Le palais et le jardin des Tuileries au milieu du XIXe siècle, par Jules Arnout

Le palais et le jardin des Tuileries au milieu du XIXe siècle, par Jules Arnout

Le consul occupa, dès son arrivée, les appartements de Louis XVI, sans hésitation et sans crainte ; il parlait de Washington, et marchait droit à la couronne ; profondément dissimulé, il ne laissait apercevoir son projet que goutte à goutte, tant il craignait de heurter le parti républicain qui le surveillait attentif ; en politique il ne faut pas envahir tout d’un coup : marcher lentement c’est l’habileté. A son arrivée aux Tuileries, Bonaparte y passa la revue avec ces soins minutieux et cette sollicitude qui lui gagnait le cœur de l’armée ; simple, modeste en son costume, il se montra sur le cheval de bataille qu’il avait ramené d’Égypte.
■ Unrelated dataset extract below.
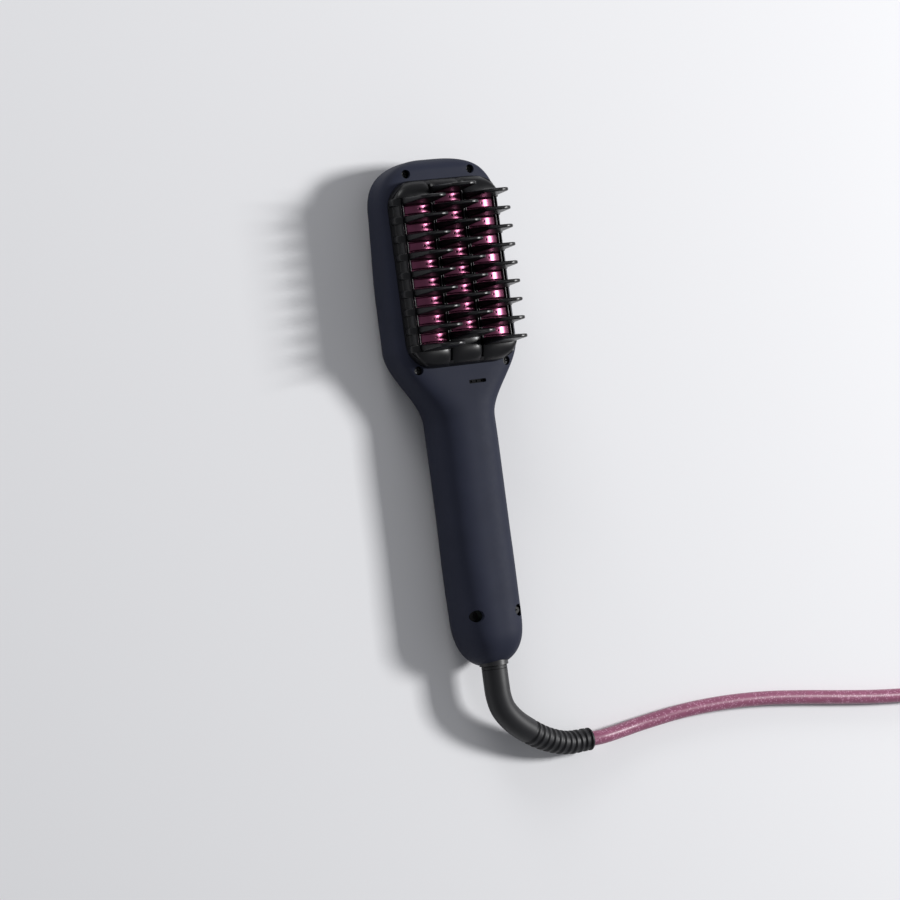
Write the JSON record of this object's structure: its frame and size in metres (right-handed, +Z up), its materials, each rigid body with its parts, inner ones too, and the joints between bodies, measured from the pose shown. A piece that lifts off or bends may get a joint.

Le soir, que de réflexions ne durent pas naître dans son esprit : il était dans le palais des rois ! il n’y avait pas cinq années encore qu’il végétait pauvre officier en retraite dans les rues de Paris, cherchant un état et une destinée ; aujourd’hui il était consul, et, comme César, il pouvait tout dans cette France qui se donnait à lui ; la patrie semblait déposer en ses mains la toute-puissance. Dans cet appartement où il reposait sa tête, sur cet oreiller où Louis XVI avait dormi avant d’aller au Temple, puis à l’échafaud, lui consul, se trouvait jeté par ce jeu terrible des révolutions, qui aurait pu naguère aussi proscrire le général Bonaparte au conseil des Cinq-Cents, et le mettre hors la loi ; maintenant le Rubicon était passé, la fortune prononçait sur ses destinées.